PIDFILE="/var/run/rtsp-server.pid"

restart()
{
    /media/mmcblk0p2/data/etc/scripts/20-rtsp-server stop
    /media/mmcblk0p2/data/etc/scripts/20-rtsp-server start  
}

check_pid()
{
    pid=$(cat "$PIDFILE" 2>/dev/null)
    #echo $pid >>/var/log/messages
    if [ -z "$pid" ]; then
        TIMESTAMP="$(date +%c)"
        echo $TIMESTAMP "rtsp server seems hung. PID is absent." >>/var/log/messages
        restart
    fi
}

check_process()
{
    prc=$(ps w | grep snx_rtsp_server | grep -v 'grep')
    #echo $prc >> /var/log/messages
    if [ -z "$prc" ]; then
                TIMESTAMP=$(date +%c)
        echo $TIMESTAMP 'rtsp server seems hung. Process not found.' >>/var/log/messages
        restart
    fi
}

while [ "1" -ne "2" ]; do
        sleep 30
    check_pid
    check_process
done

I can make a pull request for this.

waitfor1t commented 6 years ago

I have discovered what may be another cause of snx_rtsp_server hanging.... If you have your router set to use a 40Mhz channel width (802.11n capability), it is supposed to scan and fall back to a 20Mhz channel if there is interference.
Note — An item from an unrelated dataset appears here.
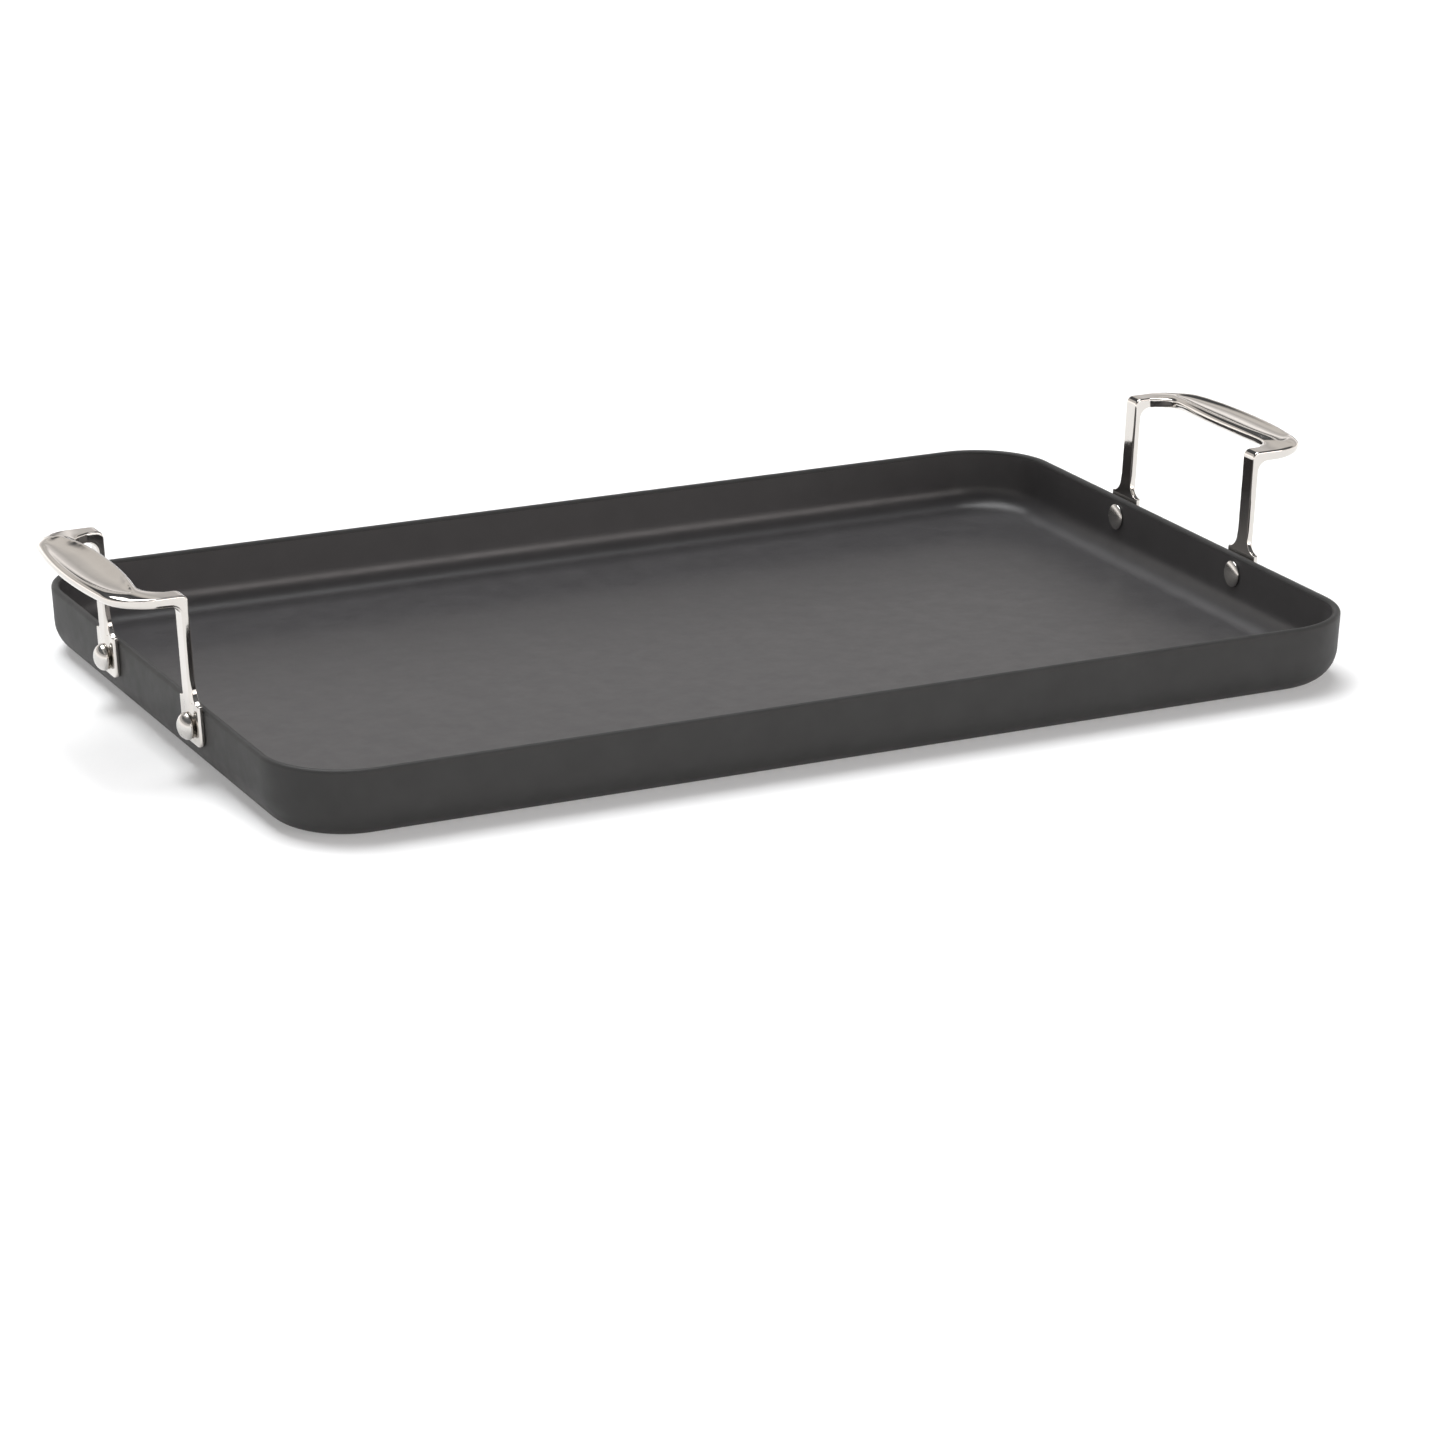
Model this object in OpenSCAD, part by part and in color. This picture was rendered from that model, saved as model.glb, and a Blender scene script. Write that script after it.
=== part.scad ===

This happened to me.. a LOT. when it does, it seems to cause trouble for snx_rtsp_server. So - I have set my router to not scan so that it won't fall back, PLUS I put my 40Mhz channel in a quieter part of the spectrum. The server has not hung since.

ioanbsu commented 5 years ago

Hi, @isitnikov is there a link for compiled snx_rtsp_server that accepts login and pwd or you compiled your own version?